### RAW DATA
** Start **

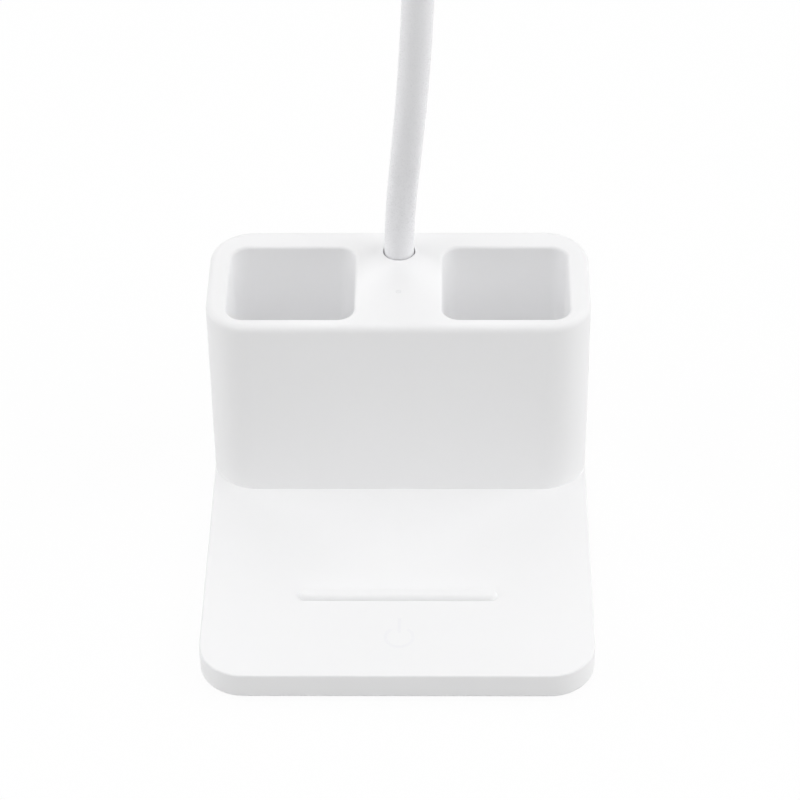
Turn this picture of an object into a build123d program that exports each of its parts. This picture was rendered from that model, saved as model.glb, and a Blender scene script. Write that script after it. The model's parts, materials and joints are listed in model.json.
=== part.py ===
from build123d import *
import math
import os

# Rechargeable desk lamp on an L-shaped base: a tall block with two pen pockets behind a low
# plate that carries a phone stop and a touch switch. A bendable neck rises from the block and
# holds a round lamp head.
# Millimetres. +Z up, +X to the right, the front faces -Y. The origin is the middle of the base
# on the desk. The joints' rest position is the neck's shape in this file.

# ---- base: outside ----
base_width = 130.0
base_depth = 147.6
block_depth = 55.3
block_height = 81.0            # housing's lower edge to the block's top
plate_thickness = 10.0         # housing's lower edge to the plate's top
plan_radius = 15.2             # upright corners of the plate and the block
rim_radius = 2.4               # rounding round the block's top
edge_radius = 0.6              # rounding on the plate's upper edge
foot_radius = 1.6              # rounding on the housing's lower edge
wall = 2.2                     # moulded wall
pad_thickness = 1.0            # anti-slip pad, which lifts the housing off the desk

# ---- pen pockets ----
pocket_depth = 56.0
pocket_bridge = 29.6           # between the two pockets
pocket_side = 7.2              # each pocket to the block's side
pocket_front = 5.0             # block's front face to the pockets
pocket_rear = 10.0             # pockets to the block's rear face
pocket_radius = 6.0
pocket_draft = 1.2             # each side draws in by this much at the floor
pocket_lip = 1.0               # rounding at the mouth
well_wall = 1.8
well_rib = 1.5                 # webs between the wells and the outer walls
plate_rib = 1.3                # webs under the plate

# ---- phone stop and switch ----
stop_length = 66.6
stop_width = 4.7
stop_height = 1.8
stop_front = 37.9              # plate's front edge to the stop's middle
switch_front = 19.5            # plate's front edge to the switch's middle
switch_radius = 9.0
foil_thickness = 0.3
touch_board_width = 24.0
touch_board_length = 20.0
board_thickness = 1.0

# ---- indicator lamp between the pockets ----
indicator_front = 20.1         # block's front face to the lamp
indicator_radius = 1.0
light_pipe_length = 8.0
light_pipe_flange = 1.0
indicator_board_width = 9.0
indicator_board_length = 24.0
indicator_post_radius = 1.8
indicator_post_spacing = 16.0
indicator_led_size = 1.6
indicator_led_height = 0.8

# ---- bottom cover ----
cover_thickness = 2.0
cover_clearance = 0.25
cover_boss_height = 1.2
cover_boss_radius = 5.0
screw_inset = 10.0             # base edges to the cover screws
screw_radius = 1.5
screw_hole_clearance = 0.3
screw_head_radius = 2.8
screw_head_height = 1.4
screw_length = 7.5
boss_radius = 3.4
pad_width = 92.0
pad_length = 116.0
pad_radius = 12.0

# ---- ballast ----
ballast_width = 96.0
ballast_length = 72.0
ballast_thickness = 4.0
ballast_radius = 6.0
ballast_front = 8.0            # plate's front edge to the ballast
ballast_post_radius = 3.0
ballast_post_spacing = 72.0
ballast_screw_radius = 1.2
ballast_screw_head = 4.0
ballast_screw_head_height = 1.0
fit_clearance = 0.2
pilot_share = 0.85             # a pilot hole's radius over its screw's

# ---- battery cell ----
cell_radius = 9.2
cell_length = 65.0
cell_front_gap = 2.5           # inside of the block's front wall to the cell
cell_terminal_radius = 3.0
cell_terminal_height = 1.2
cradle_thickness = 2.0
cradle_spacing = 44.0
cradle_wall = 2.4

# ---- main board and charging socket ----
main_board_width = 50.0
main_board_length = 20.0
main_board_thickness = 1.6
main_board_lift = 4.0
main_board_post_radius = 2.4
main_board_post_inset = 4.5
board_screw_radius = 1.0
board_screw_head = 1.9
socket_width = 8.94
socket_height = 3.2
socket_length = 7.4
socket_shell = 0.3
socket_recess = 0.6            # base's back face to the socket's mouth
socket_gap = 0.5               # round the socket, in the housing's opening
chip_width = 6.0
chip_height = 1.2
chip_spacing = 11.0
coil_width = 8.0
coil_length = 7.0
coil_height = 3.0
board_part_shift = 3.0         # chips and coil, forward of the board's middle

# ---- neck ----
neck_radius = 5.1
neck_hole_clearance = 0.5
neck_back = 12.1               # base's back face to the neck's axis
neck_seat_depth = 24.0         # block's top to the neck's seat
neck_seat_floor = 2.5
neck_seat_wall = 2.0
neck_stub = 7.0                # block's top to the first bend
span_count = 11
span_length = 29.0             # from one bend to the next
ball_clearance = 0.3
cup_rim = 3.0                  # a span starts this far past the middle of its ball
neck_tilt_foot = 27.0          # degrees forward, at the foot
neck_tilt_head = 86.0          # degrees forward, at the head
neck_upright = 0.32            # share of the neck's length below its upright place
neck_curl = 1.5                # how late the neck turns over above that: a power
neck_lean = 4.2                # degrees to the right where it leans most
neck_lean_middle = 0.165       # share of the neck's length below that place
neck_lean_spread = 0.295       # share of its length from there to where the lean ends
stud_radius = 4.0
stud_length = 11.0
nut_across_flats = 13.0
nut_height = 5.0
washer_radius = 7.8
washer_thickness = 1.0
thread_clearance = 0.05

# ---- lamp head ----
head_radius = 42.0
head_height = 16.0             # cover's lower edge to its top
head_wall = 1.8
head_crown = 2.5               # dome of the top
crown_middle = 0.72            # share of the dome reached halfway out
head_edge = 3.5                # rounding of the outer edge
collar_radius = 6.6
head_neck_height = 7.2         # cover's lower edge to the neck's axis
collar_start = 10.0            # last bend to the collar
head_start = 20.0              # last bend to the edge of the head
bezel_height = 1.6
bezel_width = 5.6
bezel_spigot = 4.0
bezel_spigot_wall = 1.4
diffuser_thickness = 1.8
led_board_radius = 29.0
led_board_thickness = 1.6
led_board_lift = 6.0           # cover's lower edge to the board
led_count = 16
led_ring_radius = 23.0
led_width = 2.8
led_length = 3.5
led_thickness = 0.7
head_screw_count = 3
head_screw_ring = 15.0
head_boss_radius = 2.8
head_screw_radius = 1.2
head_screw_head = 2.2
head_screw_head_height = 1.2
head_screw_length = 4.0
reflector_thickness = 0.6
tip_stud_radius = 2.5
tip_nut_across_flats = 8.0
tip_nut_height = 2.5
tip_seat_radius = 4.2
tip_stud_end = 0.8             # stud left over past its nut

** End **

### WHAT THE TASK REQUIRES
Nothing should be left out: repeat all of the data exactly.

### RESULT OF THIS EXERCISE
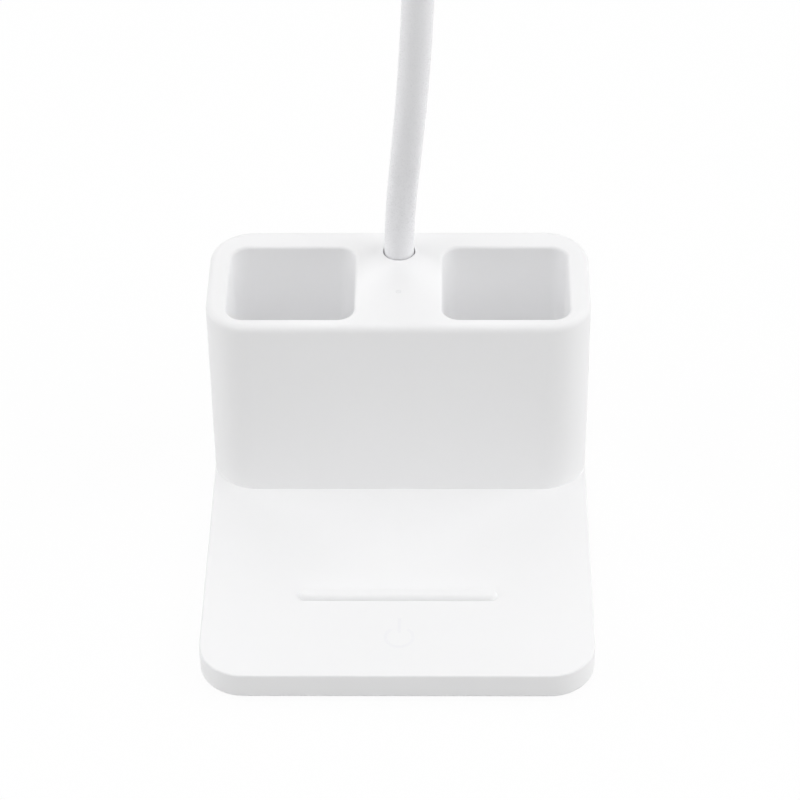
Turn this picture of an object into a build123d program that exports each of its parts. This picture was rendered from that model, saved as model.glb, and a Blender scene script. Write that script after it. The model's parts, materials and joints are listed in model.json.
=== part.py ===
from build123d import *
import math
import os

# Rechargeable desk lamp on an L-shaped base: a tall block with two pen pockets behind a low
# plate that carries a phone stop and a touch switch. A bendable neck rises from the block and
# holds a round lamp head.
# Millimetres. +Z up, +X to the right, the front faces -Y. The origin is the middle of the base
# on the desk. The joints' rest position is the neck's shape in this file.

# ---- base: outside ----
base_width = 130.0
base_depth = 147.6
block_depth = 55.3
block_height = 81.0            # housing's lower edge to the block's top
plate_thickness = 10.0         # housing's lower edge to the plate's top
plan_radius = 15.2             # upright corners of the plate and the block
rim_radius = 2.4               # rounding round the block's top
edge_radius = 0.6              # rounding on the plate's upper edge
foot_radius = 1.6              # rounding on the housing's lower edge
wall = 2.2                     # moulded wall
pad_thickness = 1.0            # anti-slip pad, which lifts the housing off the desk

# ---- pen pockets ----
pocket_depth = 56.0
pocket_bridge = 29.6           # between the two pockets
pocket_side = 7.2              # each pocket to the block's side
pocket_front = 5.0             # block's front face to the pockets
pocket_rear = 10.0             # pockets to the block's rear face
pocket_radius = 6.0
pocket_draft = 1.2             # each side draws in by this much at the floor
pocket_lip = 1.0               # rounding at the mouth
well_wall = 1.8
well_rib = 1.5                 # webs between the wells and the outer walls
plate_rib = 1.3                # webs under the plate

# ---- phone stop and switch ----
stop_length = 66.6
stop_width = 4.7
stop_height = 1.8
stop_front = 37.9              # plate's front edge to the stop's middle
switch_front = 19.5            # plate's front edge to the switch's middle
switch_radius = 9.0
foil_thickness = 0.3
touch_board_width = 24.0
touch_board_length = 20.0
board_thickness = 1.0

# ---- indicator lamp between the pockets ----
indicator_front = 20.1         # block's front face to the lamp
indicator_radius = 1.0
light_pipe_length = 8.0
light_pipe_flange = 1.0
indicator_board_width = 9.0
indicator_board_length = 24.0
indicator_post_radius = 1.8
indicator_post_spacing = 16.0
indicator_led_size = 1.6
indicator_led_height = 0.8

# ---- bottom cover ----
cover_thickness = 2.0
cover_clearance = 0.25
cover_boss_height = 1.2
cover_boss_radius = 5.0
screw_inset = 10.0             # base edges to the cover screws
screw_radius = 1.5
screw_hole_clearance = 0.3
screw_head_radius = 2.8
screw_head_height = 1.4
screw_length = 7.5
boss_radius = 3.4
pad_width = 92.0
pad_length = 116.0
pad_radius = 12.0

# ---- ballast ----
ballast_width = 96.0
ballast_length = 72.0
ballast_thickness = 4.0
ballast_radius = 6.0
ballast_front = 8.0            # plate's front edge to the ballast
ballast_post_radius = 3.0
ballast_post_spacing = 72.0
ballast_screw_radius = 1.2
ballast_screw_head = 4.0
ballast_screw_head_height = 1.0
fit_clearance = 0.2
pilot_share = 0.85             # a pilot hole's radius over its screw's

# ---- battery cell ----
cell_radius = 9.2
cell_length = 65.0
cell_front_gap = 2.5           # inside of the block's front wall to the cell
cell_terminal_radius = 3.0
cell_terminal_height = 1.2
cradle_thickness = 2.0
cradle_spacing = 44.0
cradle_wall = 2.4

# ---- main board and charging socket ----
main_board_width = 50.0
main_board_length = 20.0
main_board_thickness = 1.6
main_board_lift = 4.0
main_board_post_radius = 2.4
main_board_post_inset = 4.5
board_screw_radius = 1.0
board_screw_head = 1.9
socket_width = 8.94
socket_height = 3.2
socket_length = 7.4
socket_shell = 0.3
socket_recess = 0.6            # base's back face to the socket's mouth
socket_gap = 0.5               # round the socket, in the housing's opening
chip_width = 6.0
chip_height = 1.2
chip_spacing = 11.0
coil_width = 8.0
coil_length = 7.0
coil_height = 3.0
board_part_shift = 3.0         # chips and coil, forward of the board's middle

# ---- neck ----
neck_radius = 5.1
neck_hole_clearance = 0.5
neck_back = 12.1               # base's back face to the neck's axis
neck_seat_depth = 24.0         # block's top to the neck's seat
neck_seat_floor = 2.5
neck_seat_wall = 2.0
neck_stub = 7.0                # block's top to the first bend
span_count = 11
span_length = 29.0             # from one bend to the next
ball_clearance = 0.3
cup_rim = 3.0                  # a span starts this far past the middle of its ball
neck_tilt_foot = 27.0          # degrees forward, at the foot
neck_tilt_head = 86.0          # degrees forward, at the head
neck_upright = 0.32            # share of the neck's length below its upright place
neck_curl = 1.5                # how late the neck turns over above that: a power
neck_lean = 4.2                # degrees to the right where it leans most
neck_lean_middle = 0.165       # share of the neck's length below that place
neck_lean_spread = 0.295       # share of its length from there to where the lean ends
stud_radius = 4.0
stud_length = 11.0
nut_across_flats = 13.0
nut_height = 5.0
washer_radius = 7.8
washer_thickness = 1.0
thread_clearance = 0.05

# ---- lamp head ----
head_radius = 42.0
head_height = 16.0             # cover's lower edge to its top
head_wall = 1.8
head_crown = 2.5               # dome of the top
crown_middle = 0.72            # share of the dome reached halfway out
head_edge = 3.5                # rounding of the outer edge
collar_radius = 6.6
head_neck_height = 7.2         # cover's lower edge to the neck's axis
collar_start = 10.0            # last bend to the collar
head_start = 20.0              # last bend to the edge of the head
bezel_height = 1.6
bezel_width = 5.6
bezel_spigot = 4.0
bezel_spigot_wall = 1.4
diffuser_thickness = 1.8
led_board_radius = 29.0
led_board_thickness = 1.6
led_board_lift = 6.0           # cover's lower edge to the board
led_count = 16
led_ring_radius = 23.0
led_width = 2.8
led_length = 3.5
led_thickness = 0.7
head_screw_count = 3
head_screw_ring = 15.0
head_boss_radius = 2.8
head_screw_radius = 1.2
head_screw_head = 2.2
head_screw_head_height = 1.2
head_screw_length = 4.0
reflector_thickness = 0.6
tip_stud_radius = 2.5
tip_nut_across_flats = 8.0
tip_nut_height = 2.5
tip_seat_radius = 4.2
tip_stud_end = 0.8             # stud left over past its nut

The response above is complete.